Real estate assets owned by local governments including sports centres and business parks also form part of the sell-off.
The second part of the sale will comprise local government-owned real estate assets. Brown is hoping to sell up to £13 billion of what is a £220 billion portfolio, but said in his speech that this real estate aspect of the asset sale would only take place when the market for property assets picks up.
Among the government assets to go up for sale are two major transport infrastructure assets in the South of England. The Dartford Crossing comprises two toll tunnels and a toll bridge over the Thames linking Dartford to Thurrock in Essex.
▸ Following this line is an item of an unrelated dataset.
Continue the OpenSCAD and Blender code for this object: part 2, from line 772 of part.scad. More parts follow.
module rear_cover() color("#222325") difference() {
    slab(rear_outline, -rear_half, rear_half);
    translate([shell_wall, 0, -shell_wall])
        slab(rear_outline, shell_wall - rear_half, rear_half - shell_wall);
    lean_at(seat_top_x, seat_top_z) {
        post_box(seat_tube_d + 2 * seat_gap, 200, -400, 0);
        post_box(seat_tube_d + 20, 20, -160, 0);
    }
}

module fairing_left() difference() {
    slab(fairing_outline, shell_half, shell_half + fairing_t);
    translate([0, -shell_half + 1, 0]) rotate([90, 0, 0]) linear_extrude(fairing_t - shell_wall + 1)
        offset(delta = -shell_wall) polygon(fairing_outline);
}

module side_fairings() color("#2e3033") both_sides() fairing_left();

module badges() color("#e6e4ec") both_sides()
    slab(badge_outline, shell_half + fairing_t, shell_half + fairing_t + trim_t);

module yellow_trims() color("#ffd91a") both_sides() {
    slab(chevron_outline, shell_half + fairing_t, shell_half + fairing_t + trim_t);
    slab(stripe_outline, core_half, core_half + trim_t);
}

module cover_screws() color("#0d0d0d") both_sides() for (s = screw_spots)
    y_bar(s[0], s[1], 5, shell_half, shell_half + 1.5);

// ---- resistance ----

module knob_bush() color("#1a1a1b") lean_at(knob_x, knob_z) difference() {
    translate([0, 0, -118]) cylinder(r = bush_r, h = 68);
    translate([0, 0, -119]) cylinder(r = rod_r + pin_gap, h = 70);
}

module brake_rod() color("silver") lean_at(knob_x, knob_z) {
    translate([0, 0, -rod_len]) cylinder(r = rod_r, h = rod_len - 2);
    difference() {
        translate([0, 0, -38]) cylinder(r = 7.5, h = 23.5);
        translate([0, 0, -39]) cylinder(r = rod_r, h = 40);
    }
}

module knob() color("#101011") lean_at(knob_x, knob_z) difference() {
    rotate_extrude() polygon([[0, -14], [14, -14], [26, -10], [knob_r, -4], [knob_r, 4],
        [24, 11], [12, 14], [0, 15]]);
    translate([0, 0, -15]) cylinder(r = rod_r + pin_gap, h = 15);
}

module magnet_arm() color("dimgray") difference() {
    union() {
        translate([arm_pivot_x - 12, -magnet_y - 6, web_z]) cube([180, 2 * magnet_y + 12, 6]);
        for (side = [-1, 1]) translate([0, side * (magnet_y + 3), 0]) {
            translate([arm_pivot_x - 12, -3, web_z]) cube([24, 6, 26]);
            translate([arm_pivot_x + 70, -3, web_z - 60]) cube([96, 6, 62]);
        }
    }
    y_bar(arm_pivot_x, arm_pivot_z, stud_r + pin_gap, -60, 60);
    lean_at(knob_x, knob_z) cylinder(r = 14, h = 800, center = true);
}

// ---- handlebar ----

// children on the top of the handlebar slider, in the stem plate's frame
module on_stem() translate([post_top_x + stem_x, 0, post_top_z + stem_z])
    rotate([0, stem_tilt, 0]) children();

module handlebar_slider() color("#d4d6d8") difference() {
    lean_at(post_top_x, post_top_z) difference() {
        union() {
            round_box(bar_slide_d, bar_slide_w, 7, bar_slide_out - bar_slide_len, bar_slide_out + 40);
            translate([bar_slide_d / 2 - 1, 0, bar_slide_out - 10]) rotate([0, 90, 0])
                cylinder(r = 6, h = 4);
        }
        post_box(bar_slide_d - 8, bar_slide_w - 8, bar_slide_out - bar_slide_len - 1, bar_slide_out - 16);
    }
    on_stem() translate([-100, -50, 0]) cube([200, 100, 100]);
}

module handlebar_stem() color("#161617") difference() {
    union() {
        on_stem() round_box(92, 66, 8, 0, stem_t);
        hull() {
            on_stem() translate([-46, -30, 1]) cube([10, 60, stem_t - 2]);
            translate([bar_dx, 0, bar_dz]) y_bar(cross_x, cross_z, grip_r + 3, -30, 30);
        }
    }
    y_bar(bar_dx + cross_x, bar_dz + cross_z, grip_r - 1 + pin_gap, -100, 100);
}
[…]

It handles around 150,000 vehicles daily. The Channel Tunnel rail link is the high speed rail line on the British side of the Channel Tunnel, along which Eurostar services operate.
The UK government had previously tried selling the Tote bookmaking business, later abandoning the process after failing to reach its £400 million asking price. The value of the UK student loan book currently stands at around £18 billion.
The move to instigate the asset sales comes as the UK faces a spiralling public debt as a result of the recession. Earlier this year chancellor of the exchequer Alistair Darling revealed public borrowing could exceed £175 billion next year, an all-time high.
The asset sales have been dubbed by some opposition members of parliament as the biggest sell-off since the 1980s privatisations, referring to the privatisation of British Telecom and several utilities under Margaret Thatcher’s Conservative government.
News of the proposed sales has led to investors selling sterling in large numbers, causing the pound to fall to five-month lows against the dollar and euro on the back of the announcement.
Brown’s announcement comes as his Labour government continues to lag significantly behind the opposition Conservative party in opinion polls. A general election is to take place next year.